>> START Recorded information
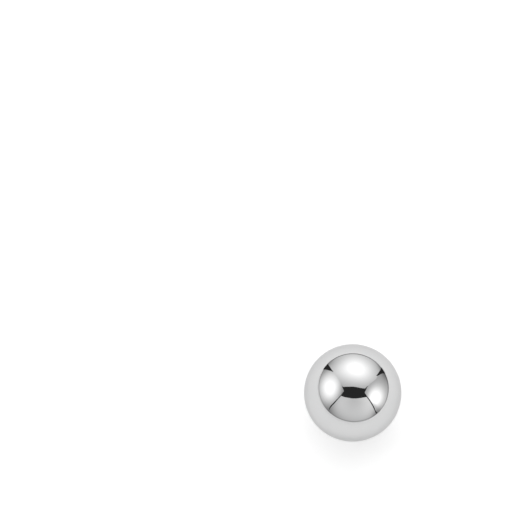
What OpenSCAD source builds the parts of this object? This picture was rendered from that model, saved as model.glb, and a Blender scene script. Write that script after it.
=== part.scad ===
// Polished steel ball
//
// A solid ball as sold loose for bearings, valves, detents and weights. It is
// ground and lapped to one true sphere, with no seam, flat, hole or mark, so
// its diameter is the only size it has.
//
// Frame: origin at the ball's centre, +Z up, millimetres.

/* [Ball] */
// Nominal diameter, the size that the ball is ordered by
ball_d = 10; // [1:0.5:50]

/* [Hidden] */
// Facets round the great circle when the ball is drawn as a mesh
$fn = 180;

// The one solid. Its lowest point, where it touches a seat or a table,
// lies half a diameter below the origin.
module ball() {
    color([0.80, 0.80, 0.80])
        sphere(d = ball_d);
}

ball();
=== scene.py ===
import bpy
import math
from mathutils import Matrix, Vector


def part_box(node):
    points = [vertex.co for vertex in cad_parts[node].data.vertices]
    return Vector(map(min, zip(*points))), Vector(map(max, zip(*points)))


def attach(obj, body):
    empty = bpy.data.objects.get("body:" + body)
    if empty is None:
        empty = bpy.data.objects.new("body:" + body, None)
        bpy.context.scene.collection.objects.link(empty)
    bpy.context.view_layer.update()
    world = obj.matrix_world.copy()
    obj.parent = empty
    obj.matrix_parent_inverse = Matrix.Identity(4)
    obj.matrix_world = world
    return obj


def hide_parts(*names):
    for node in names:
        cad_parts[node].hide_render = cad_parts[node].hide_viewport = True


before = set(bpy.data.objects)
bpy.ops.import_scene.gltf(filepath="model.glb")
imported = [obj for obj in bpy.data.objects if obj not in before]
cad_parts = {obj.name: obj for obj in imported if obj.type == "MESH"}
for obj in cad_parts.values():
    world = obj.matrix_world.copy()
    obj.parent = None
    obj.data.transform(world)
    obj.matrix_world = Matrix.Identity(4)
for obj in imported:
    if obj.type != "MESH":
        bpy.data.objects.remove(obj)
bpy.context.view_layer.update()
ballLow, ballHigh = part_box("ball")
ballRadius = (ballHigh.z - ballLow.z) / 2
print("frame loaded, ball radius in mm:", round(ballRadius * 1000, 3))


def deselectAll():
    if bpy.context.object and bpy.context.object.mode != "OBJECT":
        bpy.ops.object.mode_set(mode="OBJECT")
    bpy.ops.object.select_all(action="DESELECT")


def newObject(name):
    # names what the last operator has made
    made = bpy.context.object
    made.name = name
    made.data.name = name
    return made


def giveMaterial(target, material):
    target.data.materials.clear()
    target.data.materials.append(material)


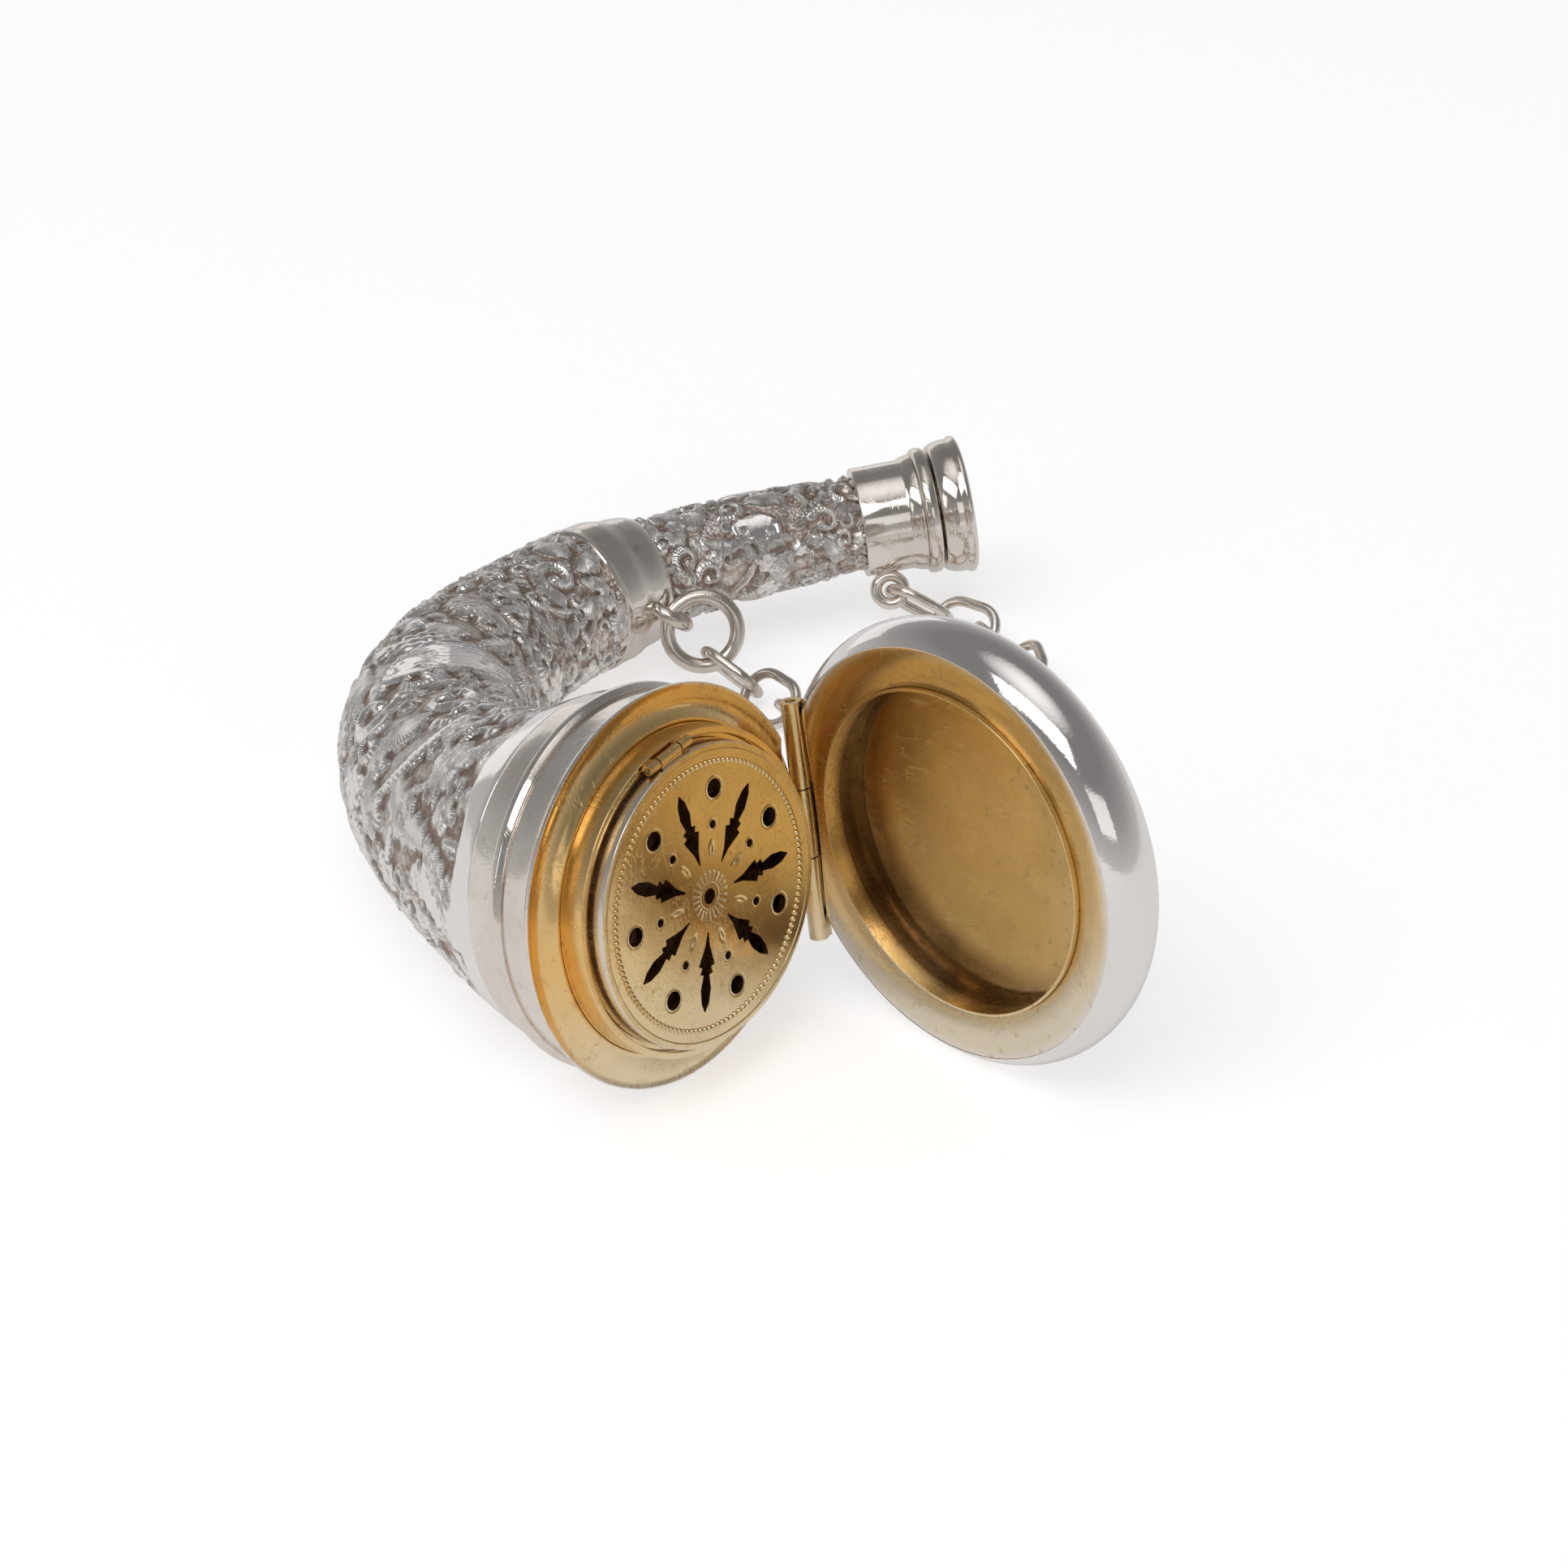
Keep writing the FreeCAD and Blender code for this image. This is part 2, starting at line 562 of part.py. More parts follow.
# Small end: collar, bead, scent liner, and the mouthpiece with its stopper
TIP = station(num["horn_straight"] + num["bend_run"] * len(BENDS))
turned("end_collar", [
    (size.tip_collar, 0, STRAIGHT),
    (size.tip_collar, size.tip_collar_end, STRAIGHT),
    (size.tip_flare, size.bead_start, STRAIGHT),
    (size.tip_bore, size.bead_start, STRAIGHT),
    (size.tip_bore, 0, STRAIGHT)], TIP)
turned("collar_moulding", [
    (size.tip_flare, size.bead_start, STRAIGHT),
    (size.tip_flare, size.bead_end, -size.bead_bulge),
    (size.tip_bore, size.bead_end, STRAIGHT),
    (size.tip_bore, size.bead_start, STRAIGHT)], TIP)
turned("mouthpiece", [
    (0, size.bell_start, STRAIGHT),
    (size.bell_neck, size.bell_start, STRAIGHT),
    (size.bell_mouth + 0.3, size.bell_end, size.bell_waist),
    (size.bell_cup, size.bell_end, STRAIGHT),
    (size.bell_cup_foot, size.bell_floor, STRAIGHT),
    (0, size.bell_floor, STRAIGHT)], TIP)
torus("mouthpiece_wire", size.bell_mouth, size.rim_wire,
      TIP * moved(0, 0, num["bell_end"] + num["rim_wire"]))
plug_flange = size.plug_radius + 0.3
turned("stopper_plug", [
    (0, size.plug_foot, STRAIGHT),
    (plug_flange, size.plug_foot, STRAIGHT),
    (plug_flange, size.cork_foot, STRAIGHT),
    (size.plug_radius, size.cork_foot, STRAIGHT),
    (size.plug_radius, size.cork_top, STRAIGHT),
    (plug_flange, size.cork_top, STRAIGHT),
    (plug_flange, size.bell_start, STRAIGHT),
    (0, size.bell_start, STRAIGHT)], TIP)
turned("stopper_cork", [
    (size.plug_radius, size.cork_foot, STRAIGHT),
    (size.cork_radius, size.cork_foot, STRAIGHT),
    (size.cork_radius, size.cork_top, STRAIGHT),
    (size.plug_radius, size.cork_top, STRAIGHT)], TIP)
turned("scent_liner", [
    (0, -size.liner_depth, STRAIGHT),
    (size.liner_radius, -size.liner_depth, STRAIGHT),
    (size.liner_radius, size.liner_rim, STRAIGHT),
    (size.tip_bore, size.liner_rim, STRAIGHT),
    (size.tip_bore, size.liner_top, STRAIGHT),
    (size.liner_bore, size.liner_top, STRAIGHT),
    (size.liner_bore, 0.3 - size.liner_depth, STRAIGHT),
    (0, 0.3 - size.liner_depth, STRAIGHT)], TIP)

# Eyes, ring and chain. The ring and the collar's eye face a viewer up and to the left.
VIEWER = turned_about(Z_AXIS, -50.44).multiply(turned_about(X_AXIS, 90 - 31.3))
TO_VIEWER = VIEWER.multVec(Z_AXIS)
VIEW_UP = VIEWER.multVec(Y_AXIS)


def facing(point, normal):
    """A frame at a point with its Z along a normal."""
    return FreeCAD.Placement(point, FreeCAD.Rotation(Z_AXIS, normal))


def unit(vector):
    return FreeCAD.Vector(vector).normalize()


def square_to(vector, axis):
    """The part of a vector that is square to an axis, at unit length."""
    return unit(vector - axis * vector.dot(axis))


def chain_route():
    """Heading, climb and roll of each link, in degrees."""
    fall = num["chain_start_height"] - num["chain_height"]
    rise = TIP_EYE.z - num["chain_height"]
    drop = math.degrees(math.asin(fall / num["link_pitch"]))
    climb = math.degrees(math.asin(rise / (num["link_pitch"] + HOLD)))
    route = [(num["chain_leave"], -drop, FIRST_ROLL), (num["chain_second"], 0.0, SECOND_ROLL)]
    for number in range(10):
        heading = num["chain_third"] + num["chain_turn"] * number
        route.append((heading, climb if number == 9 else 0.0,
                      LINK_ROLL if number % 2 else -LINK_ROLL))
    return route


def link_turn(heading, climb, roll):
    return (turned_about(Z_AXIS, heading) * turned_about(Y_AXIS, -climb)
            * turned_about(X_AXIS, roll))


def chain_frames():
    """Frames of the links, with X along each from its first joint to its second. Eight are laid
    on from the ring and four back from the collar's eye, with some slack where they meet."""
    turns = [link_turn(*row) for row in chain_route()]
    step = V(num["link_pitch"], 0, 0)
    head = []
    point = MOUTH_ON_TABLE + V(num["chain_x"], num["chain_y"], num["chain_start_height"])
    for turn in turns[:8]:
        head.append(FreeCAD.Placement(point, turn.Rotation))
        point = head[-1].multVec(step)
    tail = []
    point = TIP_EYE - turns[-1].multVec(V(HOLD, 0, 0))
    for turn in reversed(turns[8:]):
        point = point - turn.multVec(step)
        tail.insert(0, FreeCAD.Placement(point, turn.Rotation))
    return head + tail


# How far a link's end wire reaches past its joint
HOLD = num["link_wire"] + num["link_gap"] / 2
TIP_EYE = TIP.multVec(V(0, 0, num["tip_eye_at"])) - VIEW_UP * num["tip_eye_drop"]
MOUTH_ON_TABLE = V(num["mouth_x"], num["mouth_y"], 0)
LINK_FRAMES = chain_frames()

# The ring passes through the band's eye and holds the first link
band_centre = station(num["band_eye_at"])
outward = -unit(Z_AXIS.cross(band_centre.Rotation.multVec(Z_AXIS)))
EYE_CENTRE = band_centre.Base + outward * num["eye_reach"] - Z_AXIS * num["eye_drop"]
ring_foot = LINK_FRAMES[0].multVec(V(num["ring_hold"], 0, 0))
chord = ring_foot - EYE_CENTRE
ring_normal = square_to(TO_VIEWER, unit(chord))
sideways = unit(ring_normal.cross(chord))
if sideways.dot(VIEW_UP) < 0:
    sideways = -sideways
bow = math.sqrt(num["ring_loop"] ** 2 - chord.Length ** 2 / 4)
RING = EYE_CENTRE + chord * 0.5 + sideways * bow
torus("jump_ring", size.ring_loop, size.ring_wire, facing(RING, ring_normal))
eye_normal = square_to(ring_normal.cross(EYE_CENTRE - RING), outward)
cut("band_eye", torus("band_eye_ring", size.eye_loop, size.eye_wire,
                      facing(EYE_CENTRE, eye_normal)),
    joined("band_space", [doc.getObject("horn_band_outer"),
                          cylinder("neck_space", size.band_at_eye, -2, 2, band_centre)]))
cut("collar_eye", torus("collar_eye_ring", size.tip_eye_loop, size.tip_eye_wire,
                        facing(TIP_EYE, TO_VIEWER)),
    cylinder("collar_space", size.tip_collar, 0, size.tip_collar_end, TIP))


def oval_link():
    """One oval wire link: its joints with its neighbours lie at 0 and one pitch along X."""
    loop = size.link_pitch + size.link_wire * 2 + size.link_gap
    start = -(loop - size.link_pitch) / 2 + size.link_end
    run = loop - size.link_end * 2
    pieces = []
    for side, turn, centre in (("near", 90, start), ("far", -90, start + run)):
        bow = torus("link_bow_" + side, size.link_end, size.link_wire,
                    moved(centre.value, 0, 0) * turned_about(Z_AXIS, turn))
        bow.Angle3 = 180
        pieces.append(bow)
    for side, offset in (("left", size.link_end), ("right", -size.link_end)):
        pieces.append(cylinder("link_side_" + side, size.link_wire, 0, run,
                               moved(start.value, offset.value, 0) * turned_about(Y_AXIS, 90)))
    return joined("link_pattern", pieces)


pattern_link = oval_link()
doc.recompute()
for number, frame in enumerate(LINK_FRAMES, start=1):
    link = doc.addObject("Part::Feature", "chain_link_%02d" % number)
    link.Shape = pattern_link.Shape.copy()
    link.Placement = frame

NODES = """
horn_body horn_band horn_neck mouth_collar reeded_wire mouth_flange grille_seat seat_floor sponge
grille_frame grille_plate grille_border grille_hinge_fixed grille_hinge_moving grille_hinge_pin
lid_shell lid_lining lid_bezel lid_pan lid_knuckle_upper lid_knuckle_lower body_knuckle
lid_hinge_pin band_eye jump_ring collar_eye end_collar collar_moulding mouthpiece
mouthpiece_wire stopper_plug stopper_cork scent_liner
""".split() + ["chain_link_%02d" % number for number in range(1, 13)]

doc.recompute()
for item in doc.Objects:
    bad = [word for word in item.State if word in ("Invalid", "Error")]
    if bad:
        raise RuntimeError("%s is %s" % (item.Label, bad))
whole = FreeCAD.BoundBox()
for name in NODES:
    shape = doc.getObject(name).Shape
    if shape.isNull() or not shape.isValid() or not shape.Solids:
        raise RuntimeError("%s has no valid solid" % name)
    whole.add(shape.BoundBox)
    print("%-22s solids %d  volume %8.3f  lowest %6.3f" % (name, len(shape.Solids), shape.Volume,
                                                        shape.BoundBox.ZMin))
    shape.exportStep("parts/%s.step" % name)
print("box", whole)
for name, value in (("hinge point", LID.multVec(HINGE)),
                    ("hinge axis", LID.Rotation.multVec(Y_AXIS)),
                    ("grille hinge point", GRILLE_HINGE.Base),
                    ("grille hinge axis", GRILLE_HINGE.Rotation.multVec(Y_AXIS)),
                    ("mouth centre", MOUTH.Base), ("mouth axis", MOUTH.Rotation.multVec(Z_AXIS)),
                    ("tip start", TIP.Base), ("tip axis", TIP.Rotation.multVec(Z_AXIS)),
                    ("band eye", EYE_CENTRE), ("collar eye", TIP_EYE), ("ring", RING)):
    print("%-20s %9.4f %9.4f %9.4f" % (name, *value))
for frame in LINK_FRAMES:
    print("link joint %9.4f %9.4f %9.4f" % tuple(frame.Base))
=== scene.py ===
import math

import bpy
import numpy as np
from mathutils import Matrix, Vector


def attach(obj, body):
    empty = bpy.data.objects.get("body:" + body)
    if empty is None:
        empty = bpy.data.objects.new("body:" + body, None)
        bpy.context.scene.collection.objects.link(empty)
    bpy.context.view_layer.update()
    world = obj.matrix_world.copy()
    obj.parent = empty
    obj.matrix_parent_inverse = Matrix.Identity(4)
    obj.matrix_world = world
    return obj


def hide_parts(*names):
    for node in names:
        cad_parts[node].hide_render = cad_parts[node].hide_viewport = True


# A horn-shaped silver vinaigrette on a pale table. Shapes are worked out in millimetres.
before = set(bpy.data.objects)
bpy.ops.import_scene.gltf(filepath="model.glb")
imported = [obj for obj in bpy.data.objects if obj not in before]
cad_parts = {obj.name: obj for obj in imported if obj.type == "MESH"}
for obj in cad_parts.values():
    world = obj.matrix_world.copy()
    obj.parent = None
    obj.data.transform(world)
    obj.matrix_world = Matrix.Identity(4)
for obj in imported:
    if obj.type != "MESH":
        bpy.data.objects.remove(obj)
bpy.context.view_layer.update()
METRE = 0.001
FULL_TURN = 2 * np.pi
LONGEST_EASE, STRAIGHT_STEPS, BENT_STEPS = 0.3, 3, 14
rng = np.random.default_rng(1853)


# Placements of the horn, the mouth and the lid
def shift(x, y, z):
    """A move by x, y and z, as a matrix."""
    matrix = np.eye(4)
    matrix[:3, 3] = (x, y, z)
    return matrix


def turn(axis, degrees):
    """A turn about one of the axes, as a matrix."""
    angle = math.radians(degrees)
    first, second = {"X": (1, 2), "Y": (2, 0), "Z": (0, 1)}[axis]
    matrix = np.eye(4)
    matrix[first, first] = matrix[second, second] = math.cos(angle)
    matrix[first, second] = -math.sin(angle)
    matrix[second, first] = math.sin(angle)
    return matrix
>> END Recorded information
Problem description>
Print exactly the lines from the beginning of the entries through the line with "points = [vertex.co". Output nothing more.

Worked solution>
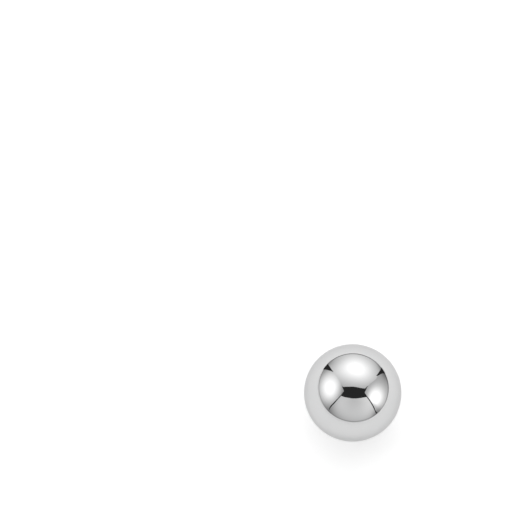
What OpenSCAD source builds the parts of this object? This picture was rendered from that model, saved as model.glb, and a Blender scene script. Write that script after it.
=== part.scad ===
// Polished steel ball
//
// A solid ball as sold loose for bearings, valves, detents and weights. It is
// ground and lapped to one true sphere, with no seam, flat, hole or mark, so
// its diameter is the only size it has.
//
// Frame: origin at the ball's centre, +Z up, millimetres.

/* [Ball] */
// Nominal diameter, the size that the ball is ordered by
ball_d = 10; // [1:0.5:50]

/* [Hidden] */
// Facets round the great circle when the ball is drawn as a mesh
$fn = 180;

// The one solid. Its lowest point, where it touches a seat or a table,
// lies half a diameter below the origin.
module ball() {
    color([0.80, 0.80, 0.80])
        sphere(d = ball_d);
}

ball();
=== scene.py ===
import bpy
import math
from mathutils import Matrix, Vector


def part_box(node):
    points = [vertex.co for vertex in cad_parts[node].data.vertices]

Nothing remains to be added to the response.